Ну конечно, он не встревал. Он ее баловал. Потворствовал ей во всем. И тем самым портил ее. Позволял заботе о моей безопасности перерасти в манию.
— Ей давно пора обо всем забыть. Я и то забыла.
— Ева, ты не была ни в чем виновата. А она чувствует свою вину за то, что не защитила тебя. Мы должны предоставить ей возможность для самооправдания.
— Возможность? Да она изведет меня своими преследованиями! — У меня схватило голову. Какое право имеет мать посягать на мою личную жизнь? Себя с ума сводит, а заодно и меня. — Этому нужно положить конец.
— Все можно легко уладить. Я уже поговорил с Клэнси. Он будет отвозить тебя в Бруклин. Мать успокоится, да и тебе будет гораздо удобнее.
— Ой, только не пытайся повернуть так, будто все делается ради моего же блага. — Подступившие слезы обиды душили и жгли глаза. И кроме того, меня бесило то, что о Бруклине мы говорили точно о стране третьего мира. — Я взрослая женщина. Я сама принимаю решения. Таков, черт возьми, закон!
— Ева, не надо говорить со мной подобным тоном. Я всего-навсего забочусь о твоей матери. И о тебе.
— Ты потворствуешь ей, тем самым способствуя развитию ее болезни. И меня норовишь сделать больной! — вскочив из-за стола, воскликнула я.

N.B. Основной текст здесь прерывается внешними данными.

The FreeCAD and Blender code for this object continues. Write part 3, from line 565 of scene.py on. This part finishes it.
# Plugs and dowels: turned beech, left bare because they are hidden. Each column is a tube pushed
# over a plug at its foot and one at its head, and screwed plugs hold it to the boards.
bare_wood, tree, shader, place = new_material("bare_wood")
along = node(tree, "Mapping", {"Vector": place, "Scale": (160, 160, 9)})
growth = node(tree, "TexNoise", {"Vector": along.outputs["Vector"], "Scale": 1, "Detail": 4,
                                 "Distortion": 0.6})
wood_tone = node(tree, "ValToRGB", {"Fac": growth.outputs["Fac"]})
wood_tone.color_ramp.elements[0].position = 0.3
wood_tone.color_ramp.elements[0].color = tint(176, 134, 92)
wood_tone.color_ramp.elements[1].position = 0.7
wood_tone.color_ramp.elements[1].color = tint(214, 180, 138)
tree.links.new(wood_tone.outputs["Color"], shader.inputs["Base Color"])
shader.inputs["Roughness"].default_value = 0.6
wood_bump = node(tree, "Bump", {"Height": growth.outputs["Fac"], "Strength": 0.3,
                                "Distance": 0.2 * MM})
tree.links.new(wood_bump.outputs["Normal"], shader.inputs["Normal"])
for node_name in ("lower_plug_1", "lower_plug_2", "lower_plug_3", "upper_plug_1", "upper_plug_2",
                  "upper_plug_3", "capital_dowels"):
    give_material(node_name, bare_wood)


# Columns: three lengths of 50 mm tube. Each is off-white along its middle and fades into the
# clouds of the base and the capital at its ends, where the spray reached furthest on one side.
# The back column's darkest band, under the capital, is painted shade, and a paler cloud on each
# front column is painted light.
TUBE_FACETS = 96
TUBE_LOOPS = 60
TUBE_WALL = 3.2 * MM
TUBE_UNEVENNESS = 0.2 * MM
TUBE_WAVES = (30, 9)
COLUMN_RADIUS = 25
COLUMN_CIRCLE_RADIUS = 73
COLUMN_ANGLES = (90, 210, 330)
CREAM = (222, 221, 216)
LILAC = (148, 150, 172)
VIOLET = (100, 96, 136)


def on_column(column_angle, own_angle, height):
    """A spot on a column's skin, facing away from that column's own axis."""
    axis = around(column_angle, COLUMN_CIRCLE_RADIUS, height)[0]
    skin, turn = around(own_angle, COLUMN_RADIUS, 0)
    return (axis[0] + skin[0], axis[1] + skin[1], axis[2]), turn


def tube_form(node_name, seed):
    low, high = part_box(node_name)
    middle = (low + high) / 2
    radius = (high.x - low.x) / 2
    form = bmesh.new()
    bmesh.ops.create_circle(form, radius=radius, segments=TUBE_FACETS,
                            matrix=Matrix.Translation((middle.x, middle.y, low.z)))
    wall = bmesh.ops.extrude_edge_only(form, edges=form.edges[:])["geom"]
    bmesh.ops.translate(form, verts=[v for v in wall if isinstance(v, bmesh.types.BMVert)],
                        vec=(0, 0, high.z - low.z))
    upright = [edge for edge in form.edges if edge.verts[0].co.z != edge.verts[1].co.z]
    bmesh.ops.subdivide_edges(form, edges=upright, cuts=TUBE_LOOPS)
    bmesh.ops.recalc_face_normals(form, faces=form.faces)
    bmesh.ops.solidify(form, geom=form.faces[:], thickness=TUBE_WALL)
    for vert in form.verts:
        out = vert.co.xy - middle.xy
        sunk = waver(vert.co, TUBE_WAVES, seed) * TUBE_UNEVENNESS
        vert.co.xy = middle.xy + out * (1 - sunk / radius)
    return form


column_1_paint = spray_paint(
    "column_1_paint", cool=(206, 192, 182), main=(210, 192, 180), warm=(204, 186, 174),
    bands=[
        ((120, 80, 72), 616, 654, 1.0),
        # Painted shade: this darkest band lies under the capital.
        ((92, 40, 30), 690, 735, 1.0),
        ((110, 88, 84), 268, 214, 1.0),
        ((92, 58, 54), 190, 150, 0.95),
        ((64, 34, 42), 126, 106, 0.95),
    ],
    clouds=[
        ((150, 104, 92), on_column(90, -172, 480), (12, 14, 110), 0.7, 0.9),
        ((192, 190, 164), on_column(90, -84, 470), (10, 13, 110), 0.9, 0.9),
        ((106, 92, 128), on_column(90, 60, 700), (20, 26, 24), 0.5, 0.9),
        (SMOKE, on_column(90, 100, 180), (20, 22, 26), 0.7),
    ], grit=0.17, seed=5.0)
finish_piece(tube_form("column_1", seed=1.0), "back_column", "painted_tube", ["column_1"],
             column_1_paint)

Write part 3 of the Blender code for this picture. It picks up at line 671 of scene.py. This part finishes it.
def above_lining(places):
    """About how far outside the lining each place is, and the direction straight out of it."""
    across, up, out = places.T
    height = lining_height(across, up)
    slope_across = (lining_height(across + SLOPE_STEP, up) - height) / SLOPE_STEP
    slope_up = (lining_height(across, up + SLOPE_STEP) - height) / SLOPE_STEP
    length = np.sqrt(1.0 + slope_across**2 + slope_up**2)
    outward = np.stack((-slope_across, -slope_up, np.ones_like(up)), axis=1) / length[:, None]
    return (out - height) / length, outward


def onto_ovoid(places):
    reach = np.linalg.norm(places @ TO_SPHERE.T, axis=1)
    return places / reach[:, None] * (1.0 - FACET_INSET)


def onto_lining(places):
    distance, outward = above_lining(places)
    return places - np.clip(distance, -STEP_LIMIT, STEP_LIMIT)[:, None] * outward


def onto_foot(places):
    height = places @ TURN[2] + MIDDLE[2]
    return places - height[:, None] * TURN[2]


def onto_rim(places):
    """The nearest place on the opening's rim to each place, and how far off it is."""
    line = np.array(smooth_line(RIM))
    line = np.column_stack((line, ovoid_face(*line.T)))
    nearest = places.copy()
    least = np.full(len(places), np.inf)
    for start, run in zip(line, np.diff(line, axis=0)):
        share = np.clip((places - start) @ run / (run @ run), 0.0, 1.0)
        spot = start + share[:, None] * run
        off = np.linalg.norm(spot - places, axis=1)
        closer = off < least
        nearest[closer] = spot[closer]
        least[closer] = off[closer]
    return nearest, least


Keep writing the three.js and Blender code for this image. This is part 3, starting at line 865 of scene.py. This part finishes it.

— Сядь. Тебе надо поесть. Моника переживает, боится, что ты питаешься не слишком полезно для здоровья.
— Ричард, она вообще по любому поводу переживает. И проблема серьезнее, чем ты думаешь. — Я бросила салфетку на стол. — Все. Мне пора возвращаться на работу.
Я повернулась и, пулей выскочив из комнаты, забрала у секретарши Стэнтона свою сумочку, но положила ей на стол свой мобильник. Клэнси, поджидавший в приемной, последовал за мной, и у меня хватило здравого смысла не пытаться от него отделаться. Ведь он выполнял распоряжения исключительно Стэнтона, и никого другого.
Всю дорогу, пока Клэнси вез меня обратно, я кипела от негодования, хотя в глубине души прекрасно понимала, что в конечном счете и сама не намного лучше Стэнтона. По той простой причине, что, как всегда, готова уступить, готова опять позволить маме настоять на своем. Сердце мое разрывалось от жалости к ней. Ведь ей, бедняжке, и так досталось, и я не могла позволить себе заставить ее переживать еще больше. Она была ужасно ранима, да к тому же по-настоящему любила меня, пусть ее любовь и граничила порой с безумием.
Так или иначе, но вернулась я в поганом настроении. Клэнси уехал, а я осталась стоять на тротуаре, озираясь по сторонам в надежде увидеть аптеку, где можно было бы купить плитку шоколада, или магазин, где продают мобильники.
Обойдя в результате весь квартал, я купила полдюжины шоколадных батончиков и вернулась к Кроссфайр. И хотя отсутствовала я около часа, желания использовать предоставленное Марком дополнительное свободное время у меня не было. Напротив, мне не терпелось приняться за работу, чтобы отвлечься от мыслей о своей чокнутой семейке.
Оказавшись в пустой кабине лифта, я развернула батончик и жадно впилась в него зубами, твердо решив покончить с шоколадом до того, как достигну двадцатого этажа. Но лифт остановился на четвертом. Чему я даже обрадовалась, поскольку получила лишнюю возможность насладиться вкусом таявших во рту темного шоколада и карамели.